**Provided records:**

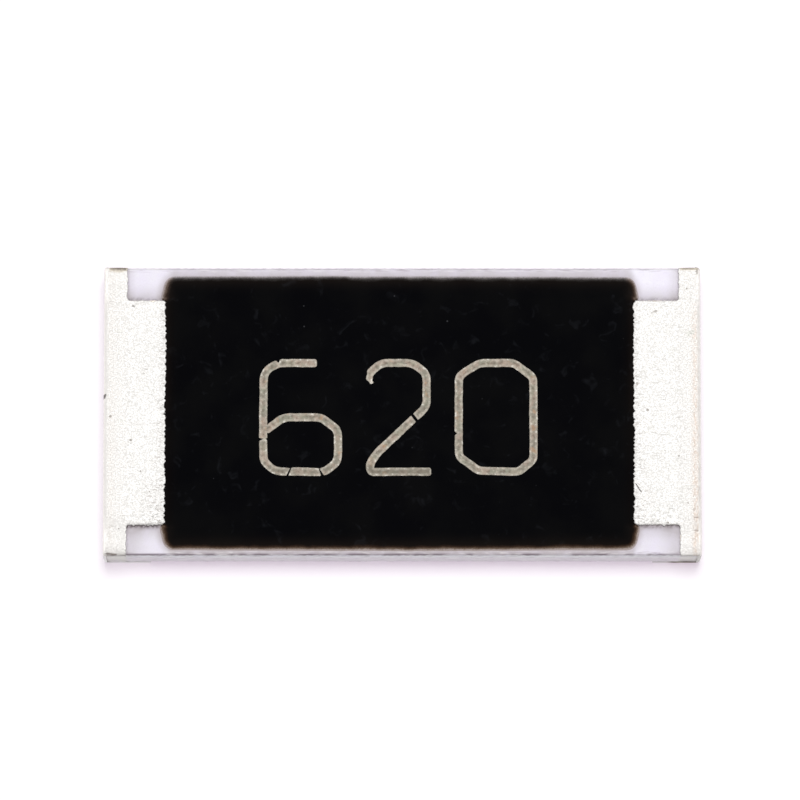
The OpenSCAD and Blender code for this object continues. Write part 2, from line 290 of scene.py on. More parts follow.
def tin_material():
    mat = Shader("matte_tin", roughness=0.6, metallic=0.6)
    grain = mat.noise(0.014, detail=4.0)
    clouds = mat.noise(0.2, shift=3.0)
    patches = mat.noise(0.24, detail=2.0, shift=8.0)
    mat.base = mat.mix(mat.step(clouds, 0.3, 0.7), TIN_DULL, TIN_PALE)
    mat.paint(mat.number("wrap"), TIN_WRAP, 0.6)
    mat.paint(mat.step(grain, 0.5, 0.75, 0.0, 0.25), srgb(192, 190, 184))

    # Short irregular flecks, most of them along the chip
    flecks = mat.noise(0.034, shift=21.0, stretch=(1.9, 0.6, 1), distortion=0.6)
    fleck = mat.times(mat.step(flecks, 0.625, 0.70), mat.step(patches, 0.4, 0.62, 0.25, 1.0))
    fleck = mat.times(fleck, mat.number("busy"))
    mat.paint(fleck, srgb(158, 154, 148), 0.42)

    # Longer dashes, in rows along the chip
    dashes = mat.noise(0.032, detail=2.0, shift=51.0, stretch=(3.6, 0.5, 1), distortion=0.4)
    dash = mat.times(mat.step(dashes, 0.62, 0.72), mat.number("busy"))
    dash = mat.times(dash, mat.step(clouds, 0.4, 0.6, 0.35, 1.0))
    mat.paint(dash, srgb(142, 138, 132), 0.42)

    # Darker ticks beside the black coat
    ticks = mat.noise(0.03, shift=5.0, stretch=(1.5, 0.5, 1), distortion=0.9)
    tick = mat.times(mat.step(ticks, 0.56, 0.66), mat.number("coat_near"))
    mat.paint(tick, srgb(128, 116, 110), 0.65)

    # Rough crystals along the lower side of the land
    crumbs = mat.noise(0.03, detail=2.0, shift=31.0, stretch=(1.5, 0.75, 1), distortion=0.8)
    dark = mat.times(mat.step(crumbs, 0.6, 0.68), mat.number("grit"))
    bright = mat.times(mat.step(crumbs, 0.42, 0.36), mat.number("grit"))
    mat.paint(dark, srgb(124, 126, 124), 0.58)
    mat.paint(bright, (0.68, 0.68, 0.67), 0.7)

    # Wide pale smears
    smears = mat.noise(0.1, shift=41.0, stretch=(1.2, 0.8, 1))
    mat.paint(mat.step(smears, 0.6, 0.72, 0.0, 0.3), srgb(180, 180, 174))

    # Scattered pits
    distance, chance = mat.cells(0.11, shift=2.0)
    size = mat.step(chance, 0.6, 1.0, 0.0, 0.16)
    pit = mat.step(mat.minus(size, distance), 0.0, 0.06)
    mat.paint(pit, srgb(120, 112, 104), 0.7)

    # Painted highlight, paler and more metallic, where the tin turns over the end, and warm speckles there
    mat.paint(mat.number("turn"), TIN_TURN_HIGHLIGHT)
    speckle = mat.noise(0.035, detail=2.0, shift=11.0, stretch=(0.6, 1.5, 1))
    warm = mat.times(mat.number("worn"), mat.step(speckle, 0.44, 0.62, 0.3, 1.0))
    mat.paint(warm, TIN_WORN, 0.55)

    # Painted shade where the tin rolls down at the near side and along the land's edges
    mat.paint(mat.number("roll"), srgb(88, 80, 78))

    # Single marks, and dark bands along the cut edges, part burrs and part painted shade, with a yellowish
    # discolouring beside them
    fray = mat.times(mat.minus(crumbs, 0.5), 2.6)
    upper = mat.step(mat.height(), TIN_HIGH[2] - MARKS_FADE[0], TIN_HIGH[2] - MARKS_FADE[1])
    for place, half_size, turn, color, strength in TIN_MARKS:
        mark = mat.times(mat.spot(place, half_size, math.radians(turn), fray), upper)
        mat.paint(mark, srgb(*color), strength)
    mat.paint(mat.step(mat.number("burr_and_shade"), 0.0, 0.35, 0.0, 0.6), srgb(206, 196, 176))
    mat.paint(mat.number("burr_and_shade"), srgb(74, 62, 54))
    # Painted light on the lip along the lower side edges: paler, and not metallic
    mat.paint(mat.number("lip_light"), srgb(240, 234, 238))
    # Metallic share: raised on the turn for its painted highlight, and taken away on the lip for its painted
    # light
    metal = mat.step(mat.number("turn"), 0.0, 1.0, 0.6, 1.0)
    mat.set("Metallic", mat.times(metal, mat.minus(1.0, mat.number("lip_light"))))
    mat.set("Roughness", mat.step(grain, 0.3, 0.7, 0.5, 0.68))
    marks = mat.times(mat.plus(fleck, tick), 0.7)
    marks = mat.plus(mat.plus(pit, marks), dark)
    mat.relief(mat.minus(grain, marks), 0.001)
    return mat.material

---

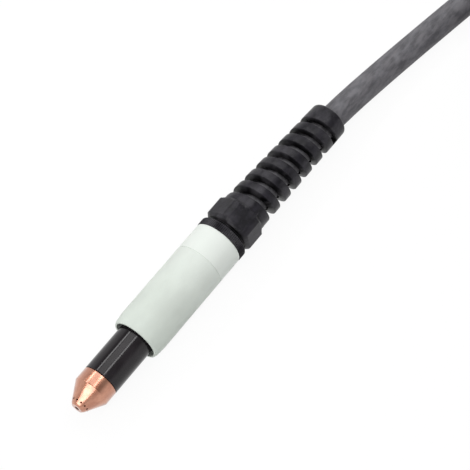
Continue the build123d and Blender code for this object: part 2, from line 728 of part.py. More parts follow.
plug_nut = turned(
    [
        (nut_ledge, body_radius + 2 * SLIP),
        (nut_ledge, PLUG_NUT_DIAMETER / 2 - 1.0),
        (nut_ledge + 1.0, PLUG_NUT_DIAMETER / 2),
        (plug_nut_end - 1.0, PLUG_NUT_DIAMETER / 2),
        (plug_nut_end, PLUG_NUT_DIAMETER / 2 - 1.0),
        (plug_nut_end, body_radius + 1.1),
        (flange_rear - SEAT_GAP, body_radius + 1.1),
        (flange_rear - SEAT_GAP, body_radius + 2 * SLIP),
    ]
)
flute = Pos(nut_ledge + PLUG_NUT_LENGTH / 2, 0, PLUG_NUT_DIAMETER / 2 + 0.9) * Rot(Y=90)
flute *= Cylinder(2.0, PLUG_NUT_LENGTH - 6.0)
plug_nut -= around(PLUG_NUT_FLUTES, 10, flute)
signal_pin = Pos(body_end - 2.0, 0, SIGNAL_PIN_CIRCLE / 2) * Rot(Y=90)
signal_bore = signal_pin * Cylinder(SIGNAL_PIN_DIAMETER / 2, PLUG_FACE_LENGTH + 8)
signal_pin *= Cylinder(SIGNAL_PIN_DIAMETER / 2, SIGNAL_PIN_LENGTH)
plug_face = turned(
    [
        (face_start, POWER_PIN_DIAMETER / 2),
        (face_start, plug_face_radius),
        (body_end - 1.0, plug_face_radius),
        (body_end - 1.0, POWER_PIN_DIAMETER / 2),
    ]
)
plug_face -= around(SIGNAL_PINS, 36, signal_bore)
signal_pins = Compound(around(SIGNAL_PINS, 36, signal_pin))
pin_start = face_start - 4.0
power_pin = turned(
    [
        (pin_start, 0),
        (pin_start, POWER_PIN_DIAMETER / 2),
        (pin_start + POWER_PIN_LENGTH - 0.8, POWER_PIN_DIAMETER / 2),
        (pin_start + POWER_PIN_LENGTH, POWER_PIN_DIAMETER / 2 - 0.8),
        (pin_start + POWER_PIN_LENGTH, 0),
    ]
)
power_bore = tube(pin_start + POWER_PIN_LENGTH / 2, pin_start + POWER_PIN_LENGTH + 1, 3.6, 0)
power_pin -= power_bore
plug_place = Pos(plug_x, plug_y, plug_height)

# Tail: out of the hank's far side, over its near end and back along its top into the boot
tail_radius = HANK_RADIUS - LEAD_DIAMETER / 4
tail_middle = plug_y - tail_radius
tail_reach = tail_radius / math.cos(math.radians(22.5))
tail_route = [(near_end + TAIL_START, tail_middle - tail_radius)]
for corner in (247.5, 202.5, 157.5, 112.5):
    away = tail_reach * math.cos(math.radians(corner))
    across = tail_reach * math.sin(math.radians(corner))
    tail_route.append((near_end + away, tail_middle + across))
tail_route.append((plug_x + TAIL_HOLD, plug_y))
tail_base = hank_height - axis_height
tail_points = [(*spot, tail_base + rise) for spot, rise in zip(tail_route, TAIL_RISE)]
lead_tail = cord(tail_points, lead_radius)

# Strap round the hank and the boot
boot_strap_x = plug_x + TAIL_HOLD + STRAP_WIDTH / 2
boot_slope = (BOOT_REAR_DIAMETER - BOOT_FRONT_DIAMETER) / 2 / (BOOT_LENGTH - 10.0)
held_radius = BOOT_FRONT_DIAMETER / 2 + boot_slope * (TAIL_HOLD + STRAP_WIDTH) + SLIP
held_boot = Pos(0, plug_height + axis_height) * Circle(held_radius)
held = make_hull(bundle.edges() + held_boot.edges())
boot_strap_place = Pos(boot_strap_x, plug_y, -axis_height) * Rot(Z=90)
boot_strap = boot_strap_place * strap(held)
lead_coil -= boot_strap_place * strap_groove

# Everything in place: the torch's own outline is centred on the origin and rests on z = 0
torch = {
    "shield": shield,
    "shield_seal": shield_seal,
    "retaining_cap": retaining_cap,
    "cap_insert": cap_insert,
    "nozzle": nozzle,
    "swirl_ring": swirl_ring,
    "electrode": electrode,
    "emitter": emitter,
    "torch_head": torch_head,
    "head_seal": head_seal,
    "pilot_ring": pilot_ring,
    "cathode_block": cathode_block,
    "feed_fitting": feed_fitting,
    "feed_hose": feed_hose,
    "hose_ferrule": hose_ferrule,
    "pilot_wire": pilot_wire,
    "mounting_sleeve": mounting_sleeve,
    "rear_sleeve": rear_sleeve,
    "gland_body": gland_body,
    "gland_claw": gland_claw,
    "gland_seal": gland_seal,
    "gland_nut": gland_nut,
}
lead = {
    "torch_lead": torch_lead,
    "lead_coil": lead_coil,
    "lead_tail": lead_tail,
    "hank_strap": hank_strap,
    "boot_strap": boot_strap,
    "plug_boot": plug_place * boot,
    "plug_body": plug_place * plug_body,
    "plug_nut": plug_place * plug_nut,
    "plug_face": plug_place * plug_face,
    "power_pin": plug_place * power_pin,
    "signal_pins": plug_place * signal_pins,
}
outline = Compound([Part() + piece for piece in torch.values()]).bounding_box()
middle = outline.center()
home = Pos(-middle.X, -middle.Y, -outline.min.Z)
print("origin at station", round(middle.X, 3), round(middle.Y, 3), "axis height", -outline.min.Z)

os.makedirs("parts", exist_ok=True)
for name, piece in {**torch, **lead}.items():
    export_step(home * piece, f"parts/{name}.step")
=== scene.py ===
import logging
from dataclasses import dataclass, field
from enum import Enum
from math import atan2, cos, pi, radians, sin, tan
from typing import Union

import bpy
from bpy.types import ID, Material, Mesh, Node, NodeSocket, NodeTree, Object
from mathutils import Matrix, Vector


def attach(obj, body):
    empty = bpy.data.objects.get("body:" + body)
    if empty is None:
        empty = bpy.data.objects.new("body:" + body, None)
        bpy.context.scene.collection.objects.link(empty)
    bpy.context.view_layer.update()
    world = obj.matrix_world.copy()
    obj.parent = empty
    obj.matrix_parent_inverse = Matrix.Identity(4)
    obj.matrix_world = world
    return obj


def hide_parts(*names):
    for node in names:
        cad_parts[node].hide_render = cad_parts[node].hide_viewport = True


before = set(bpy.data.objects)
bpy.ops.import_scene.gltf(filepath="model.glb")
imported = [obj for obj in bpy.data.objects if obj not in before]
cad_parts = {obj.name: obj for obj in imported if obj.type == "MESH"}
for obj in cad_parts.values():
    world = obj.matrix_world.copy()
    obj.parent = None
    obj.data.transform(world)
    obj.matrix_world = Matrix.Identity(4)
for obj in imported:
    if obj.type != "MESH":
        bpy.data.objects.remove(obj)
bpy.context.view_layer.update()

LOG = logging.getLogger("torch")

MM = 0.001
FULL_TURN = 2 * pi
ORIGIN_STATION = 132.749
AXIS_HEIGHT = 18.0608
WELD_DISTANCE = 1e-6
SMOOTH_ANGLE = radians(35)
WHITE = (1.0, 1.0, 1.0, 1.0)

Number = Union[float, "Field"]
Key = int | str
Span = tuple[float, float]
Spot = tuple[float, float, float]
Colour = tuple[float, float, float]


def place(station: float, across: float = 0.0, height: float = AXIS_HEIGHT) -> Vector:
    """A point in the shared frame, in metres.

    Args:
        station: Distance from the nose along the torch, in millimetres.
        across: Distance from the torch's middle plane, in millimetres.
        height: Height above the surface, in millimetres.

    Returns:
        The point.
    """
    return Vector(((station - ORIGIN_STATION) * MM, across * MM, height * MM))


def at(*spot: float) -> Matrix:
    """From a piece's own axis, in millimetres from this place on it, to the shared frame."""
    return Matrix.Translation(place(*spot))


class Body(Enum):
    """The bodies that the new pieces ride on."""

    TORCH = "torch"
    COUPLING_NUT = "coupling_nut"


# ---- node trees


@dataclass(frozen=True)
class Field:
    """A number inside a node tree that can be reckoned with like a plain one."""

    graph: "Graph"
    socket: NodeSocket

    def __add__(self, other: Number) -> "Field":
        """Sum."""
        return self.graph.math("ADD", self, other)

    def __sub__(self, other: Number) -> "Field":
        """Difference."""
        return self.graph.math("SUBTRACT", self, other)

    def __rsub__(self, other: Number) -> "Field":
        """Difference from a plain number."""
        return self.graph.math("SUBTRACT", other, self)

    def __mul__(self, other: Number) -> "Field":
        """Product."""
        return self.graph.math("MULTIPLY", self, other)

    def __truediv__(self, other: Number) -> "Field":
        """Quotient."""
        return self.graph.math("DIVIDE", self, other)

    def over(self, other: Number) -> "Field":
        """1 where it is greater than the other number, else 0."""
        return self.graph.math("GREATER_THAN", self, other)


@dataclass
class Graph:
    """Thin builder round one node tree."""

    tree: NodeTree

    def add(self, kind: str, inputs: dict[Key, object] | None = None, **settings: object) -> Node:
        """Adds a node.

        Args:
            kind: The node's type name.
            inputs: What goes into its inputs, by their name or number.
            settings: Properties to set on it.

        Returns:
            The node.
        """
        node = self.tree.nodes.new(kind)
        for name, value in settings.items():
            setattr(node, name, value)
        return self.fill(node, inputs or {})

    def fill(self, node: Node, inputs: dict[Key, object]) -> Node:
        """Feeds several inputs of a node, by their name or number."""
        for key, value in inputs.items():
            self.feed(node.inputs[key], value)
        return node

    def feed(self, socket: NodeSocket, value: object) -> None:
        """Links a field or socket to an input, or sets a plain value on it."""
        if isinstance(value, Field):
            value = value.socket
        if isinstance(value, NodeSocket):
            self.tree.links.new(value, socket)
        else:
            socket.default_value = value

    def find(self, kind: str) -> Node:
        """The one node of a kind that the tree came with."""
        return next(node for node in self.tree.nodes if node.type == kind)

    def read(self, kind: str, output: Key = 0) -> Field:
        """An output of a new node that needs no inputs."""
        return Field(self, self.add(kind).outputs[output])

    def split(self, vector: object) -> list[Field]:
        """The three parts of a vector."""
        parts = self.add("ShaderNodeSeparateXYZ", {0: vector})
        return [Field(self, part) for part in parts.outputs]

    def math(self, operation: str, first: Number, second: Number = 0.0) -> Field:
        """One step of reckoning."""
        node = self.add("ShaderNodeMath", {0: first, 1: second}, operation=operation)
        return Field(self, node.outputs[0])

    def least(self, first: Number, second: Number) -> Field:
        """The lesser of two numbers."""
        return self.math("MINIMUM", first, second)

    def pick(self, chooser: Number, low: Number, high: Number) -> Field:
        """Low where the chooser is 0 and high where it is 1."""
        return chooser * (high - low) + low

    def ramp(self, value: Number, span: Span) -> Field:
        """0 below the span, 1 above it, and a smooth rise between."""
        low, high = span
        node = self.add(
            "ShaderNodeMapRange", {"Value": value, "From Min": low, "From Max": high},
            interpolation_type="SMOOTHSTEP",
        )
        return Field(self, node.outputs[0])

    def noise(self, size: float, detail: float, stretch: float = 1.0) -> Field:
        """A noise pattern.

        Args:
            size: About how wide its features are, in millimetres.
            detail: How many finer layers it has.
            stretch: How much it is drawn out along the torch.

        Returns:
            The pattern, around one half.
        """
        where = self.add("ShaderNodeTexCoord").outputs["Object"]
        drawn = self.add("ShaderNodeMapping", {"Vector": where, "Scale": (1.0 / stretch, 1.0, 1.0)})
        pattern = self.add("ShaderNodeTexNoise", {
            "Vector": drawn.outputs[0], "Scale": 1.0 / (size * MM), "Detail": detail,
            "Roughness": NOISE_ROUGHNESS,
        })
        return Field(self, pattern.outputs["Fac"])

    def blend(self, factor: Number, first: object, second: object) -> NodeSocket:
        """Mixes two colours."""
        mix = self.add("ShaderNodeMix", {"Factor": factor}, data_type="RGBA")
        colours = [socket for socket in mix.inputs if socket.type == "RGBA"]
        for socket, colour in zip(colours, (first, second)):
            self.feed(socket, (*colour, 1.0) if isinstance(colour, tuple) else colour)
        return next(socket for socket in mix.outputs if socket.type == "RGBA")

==

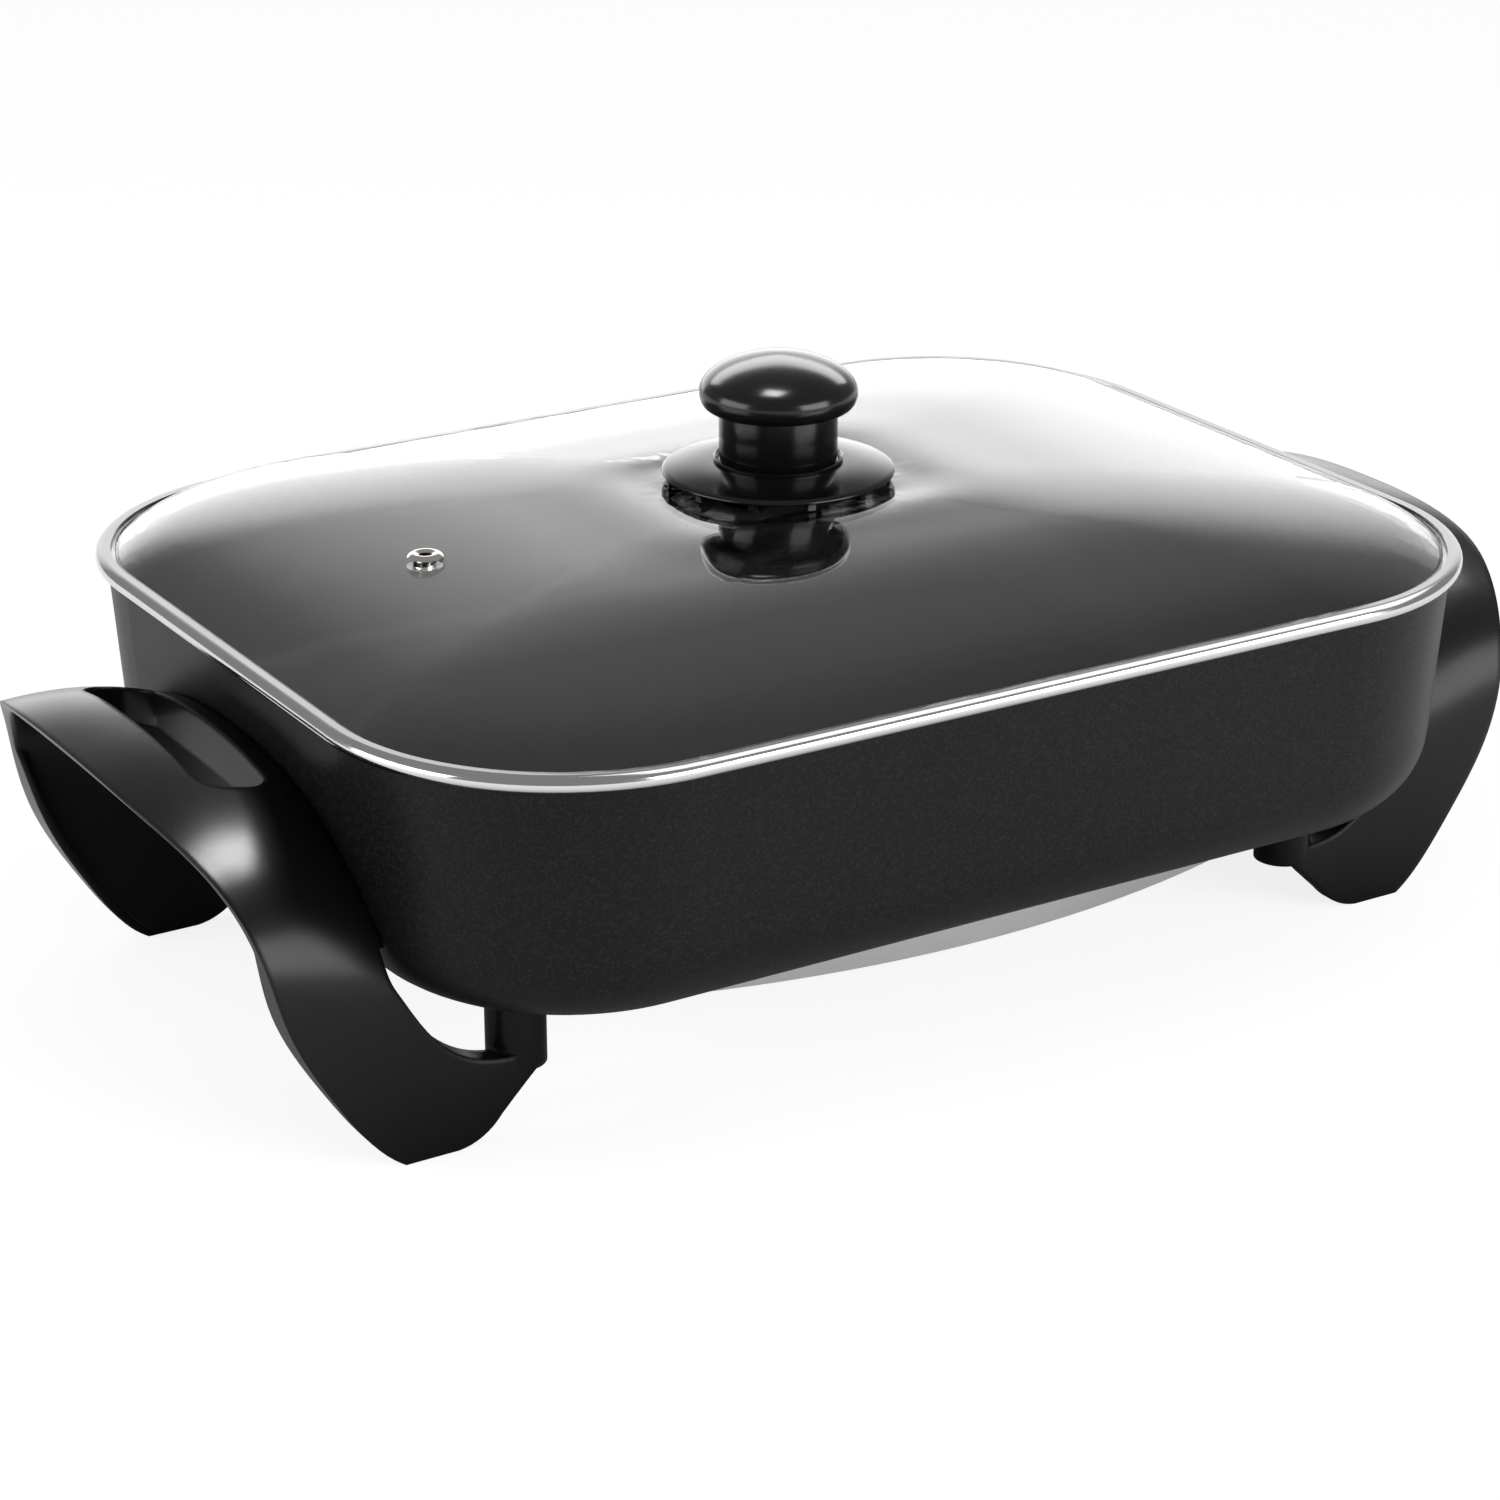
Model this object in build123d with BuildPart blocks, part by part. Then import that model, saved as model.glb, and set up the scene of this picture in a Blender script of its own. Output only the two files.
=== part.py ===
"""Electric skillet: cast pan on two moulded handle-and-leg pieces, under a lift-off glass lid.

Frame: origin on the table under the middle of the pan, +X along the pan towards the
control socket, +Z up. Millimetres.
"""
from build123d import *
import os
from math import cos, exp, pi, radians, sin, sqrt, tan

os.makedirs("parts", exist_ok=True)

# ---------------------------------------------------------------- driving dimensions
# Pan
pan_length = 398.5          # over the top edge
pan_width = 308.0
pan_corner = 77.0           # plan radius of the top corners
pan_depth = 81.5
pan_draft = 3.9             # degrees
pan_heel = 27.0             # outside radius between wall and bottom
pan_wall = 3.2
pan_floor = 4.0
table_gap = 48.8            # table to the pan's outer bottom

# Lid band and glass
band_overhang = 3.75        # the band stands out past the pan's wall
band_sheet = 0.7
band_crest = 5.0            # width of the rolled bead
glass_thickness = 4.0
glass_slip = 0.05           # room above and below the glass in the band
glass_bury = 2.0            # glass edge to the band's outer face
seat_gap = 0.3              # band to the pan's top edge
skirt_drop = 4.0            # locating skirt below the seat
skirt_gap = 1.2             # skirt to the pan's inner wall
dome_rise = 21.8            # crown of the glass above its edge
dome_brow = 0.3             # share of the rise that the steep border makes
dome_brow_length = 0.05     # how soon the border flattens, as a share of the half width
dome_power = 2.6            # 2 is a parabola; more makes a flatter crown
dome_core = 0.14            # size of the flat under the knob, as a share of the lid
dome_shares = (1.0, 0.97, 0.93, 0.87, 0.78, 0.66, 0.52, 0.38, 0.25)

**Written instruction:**
Within the listing above, the range opens at the line with "outline = Compound([Part()" and closes at the line with "from typing import Union". Reproduce exactly the lines of that range, including both ends.

**Answer for the task:**
outline = Compound([Part() + piece for piece in torch.values()]).bounding_box()
middle = outline.center()
home = Pos(-middle.X, -middle.Y, -outline.min.Z)
print("origin at station", round(middle.X, 3), round(middle.Y, 3), "axis height", -outline.min.Z)

os.makedirs("parts", exist_ok=True)
for name, piece in {**torch, **lead}.items():
    export_step(home * piece, f"parts/{name}.step")
=== scene.py ===
import logging
from dataclasses import dataclass, field
from enum import Enum
from math import atan2, cos, pi, radians, sin, tan
from typing import Union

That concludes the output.